Birthplace: Wichita, Kansas, USA

A pioneer for female screenwriters, Kathleen Hite had an extraordinary career that took her into the writer's rooms for some of the biggest shows of the 1960s and 1970s, including "Gunsmoke" and "The Waltons." After completing her degree at the University of Wichita, Hite worked at the Kansas radio station KANS until 1950. She then left for Los Angeles where she landed a job as a secretary at CBS. Her talents saw her quickly ushered into the network's creative fold with a job as their first female staff writer. Though she began on mostly unmemorable series, she was soon turning out scripts for "Alfred Hitchcock Presents" and the long-running western "Wagon Train" by 1959. Shows about life on the frontier quickly became her forte.

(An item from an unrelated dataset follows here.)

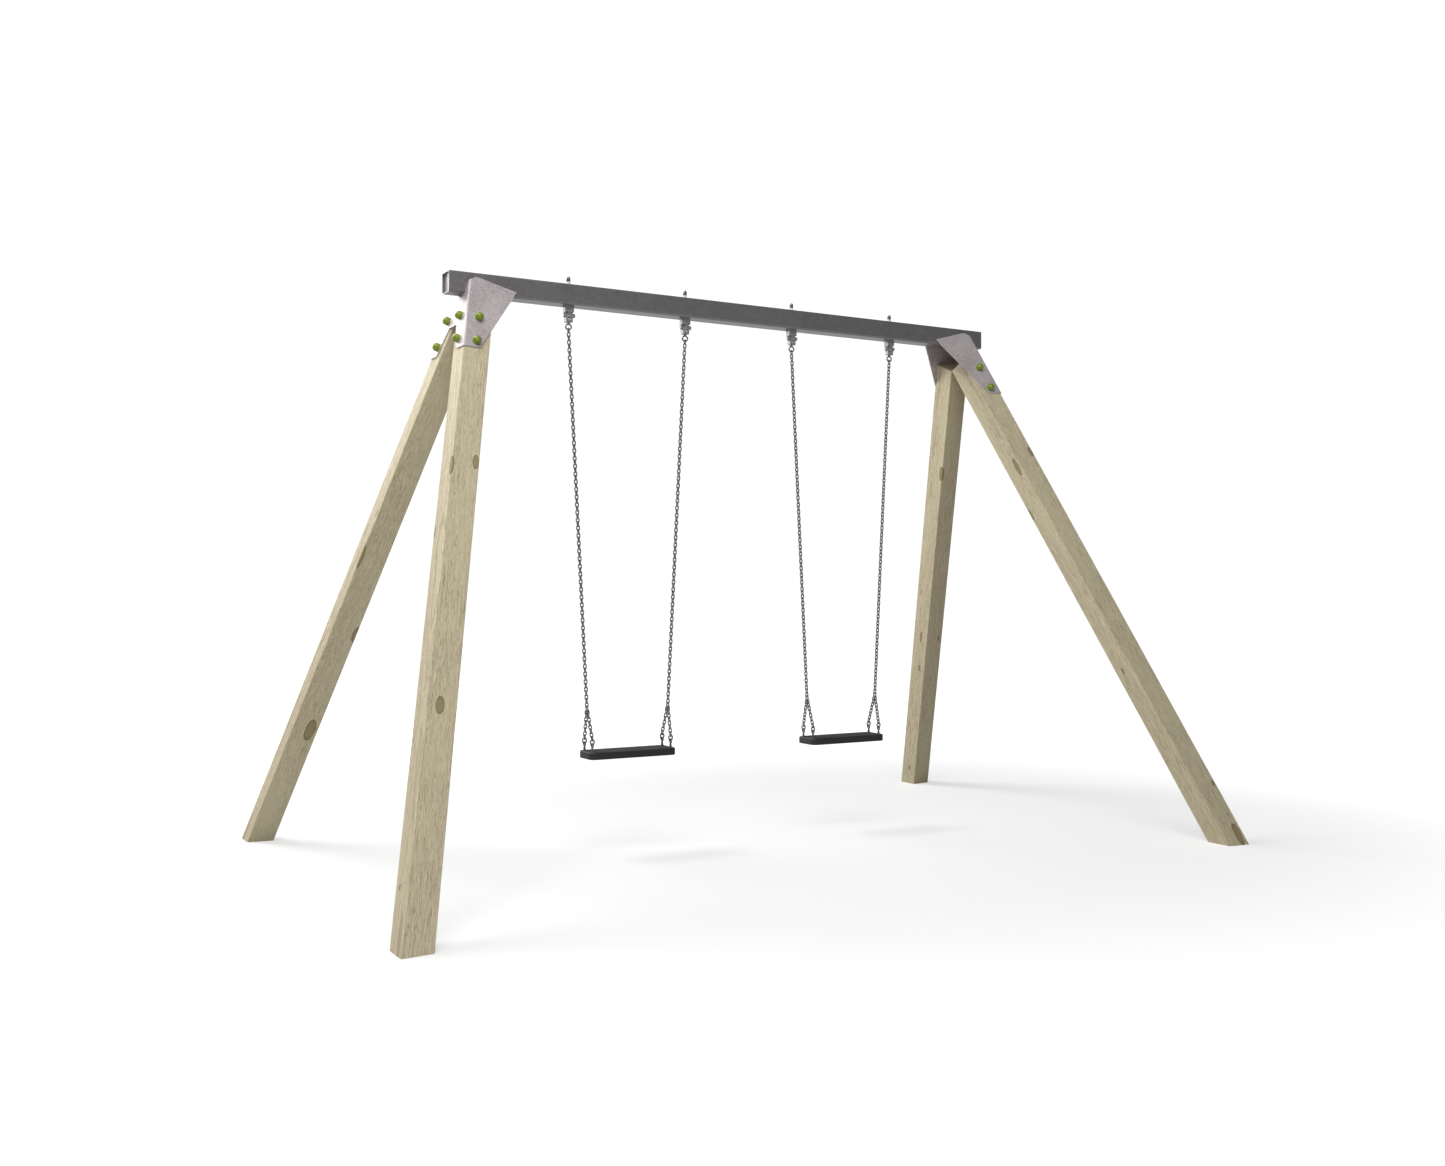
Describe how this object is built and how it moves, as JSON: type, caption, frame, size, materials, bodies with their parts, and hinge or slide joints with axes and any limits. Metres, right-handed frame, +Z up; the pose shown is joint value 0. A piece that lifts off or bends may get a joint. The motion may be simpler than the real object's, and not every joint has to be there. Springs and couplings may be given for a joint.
{
  "type": "timber swing set",
  "caption": "Free-standing timber A-frame swing set with a square steel top beam, folded head brackets, chain-hung flat rubber seats and bridle chains.",
  "frame": {"origin": "on the ground under the middle of the beam", "axes": "+X along the beam, -Y to the front, +Z up"},
  "size_m": [4.4802, 2.7952, 2.8525],
  "materials": {
    "timber": "planed pressure-treated softwood",
    "beam_steel": "dull galvanised steel",
    "bracket_steel": "galvanised folded plate",
    "green_plastic": "lime green moulded plastic",
    "nylon": "white nylon",
    "bronze": "sintered bronze",
    "rubber": "black moulded rubber",
    "chain_steel": "galvanised chain",
    "zinc_steel": "zinc plated steel"
  },
  "bodies": {
    "frame": {"front_left_leg": "timber", "rear_left_leg": "timber", "front_right_leg": "timber", "rear_right_leg": "timber", "top_beam": "beam_steel", "left_beam_end_plate": "beam_steel", "right_beam_end_plate": "beam_steel", "left_head_bracket": "bracket_steel", "right_head_bracket": "bracket_steel", "leg_coach_screws": "zinc_steel", "leg_screw_washers": "zinc_steel", "bolt_cap_bases": "green_plastic", "bolt_caps": "green_plastic", "hanger_block_1": "zinc_steel", "hanger_block_2": "zinc_steel", "hanger_block_3": "zinc_steel", "hanger_block_4": "zinc_steel", "hanger_bushes": "bronze", "hanger_studs": "zinc_steel", "hanger_stud_washers": "zinc_steel", "hanger_stud_nuts": "zinc_steel", "hanger_lock_rings": "nylon", "hanger_dome_nuts": "zinc_steel"},
    "left_swing": {"left_swing_left_clevis": "zinc_steel", "left_swing_right_clevis": "zinc_steel", "left_swing_pivot_bolts": "zinc_steel", "left_swing_pivot_washers": "zinc_steel", "left_swing_pivot_nuts": "zinc_steel", "left_swing_clevis_eyes": "zinc_steel", "left_swing_clevis_eye_nuts": "zinc_steel", "left_swing_left_chain": "chain_steel", "left_swing_right_chain": "chain_steel", "left_swing_joining_links": "chain_steel"},
    "left_seat": {"left_swing_left_bridle": "chain_steel", "left_swing_right_bridle": "chain_steel", "left_swing_seat_rings": "chain_steel", "left_swing_seat_eyes": "chain_steel", "left_swing_seat_washers": "zinc_steel", "left_swing_seat_nuts": "zinc_steel", "left_swing_seat": "rubber", "left_swing_seat_insert": "zinc_steel"},
    "right_swing": {"right_swing_left_clevis": "zinc_steel", "right_swing_right_clevis": "zinc_steel", "right_swing_pivot_bolts": "zinc_steel", "right_swing_pivot_washers": "zinc_steel", "right_swing_pivot_nuts": "zinc_steel", "right_swing_clevis_eyes": "zinc_steel", "right_swing_clevis_eye_nuts": "zinc_steel", "right_swing_left_chain": "chain_steel", "right_swing_right_chain": "chain_steel", "right_swing_joining_links": "chain_steel"},
    "right_seat": {"right_swing_left_bridle": "chain_steel", "right_swing_right_bridle": "chain_steel", "right_swing_seat_rings": "chain_steel", "right_swing_seat_eyes": "chain_steel", "right_swing_seat_washers": "zinc_steel", "right_swing_seat_nuts": "zinc_steel", "right_swing_seat": "rubber", "right_swing_seat_insert": "zinc_steel"}
  },
  "joints": [
    {"name": "left_swing_pivot", "type": "hinge", "parent": "frame", "child": "left_swing", "pos_m": [-0.649, 0, 2.662], "axis": [1, 0, 0], "range_deg": [-60, 60]},
    {"name": "left_seat_tilt", "type": "hinge", "parent": "left_swing", "child": "left_seat", "pos_m": [-0.649, 0, 0.73061], "axis": [1, 0, 0], "range_deg": [-25, 25]},
    {"name": "right_swing_pivot", "type": "hinge", "parent": "frame", "child": "right_swing", "pos_m": [0.649, 0, 2.662], "axis": [1, 0, 0], "range_deg": [-60, 60]},
    {"name": "right_seat_tilt", "type": "hinge", "parent": "right_swing", "child": "right_seat", "pos_m": [0.649, 0, 0.73061], "axis": [1, 0, 0], "range_deg": [-25, 25]}
  ]
}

Hite was given the opportunity of a lifetime when she was hired on the seminal TV western "Gunsmoke." She scripted over 40 episodes of the series, which dealt with law and order in Dodge City during the settlement of the American West. From here she drifted into some unsuccessful series until Hite began on "The Waltons," about a Depression-era mountain family, where she wrote 25 episodes near the end of the show's long run. After some brief work on the evening soap "Falcon Crest" in the early 1980s, Hite retired, leaving a strong legacy for female TV writers to come.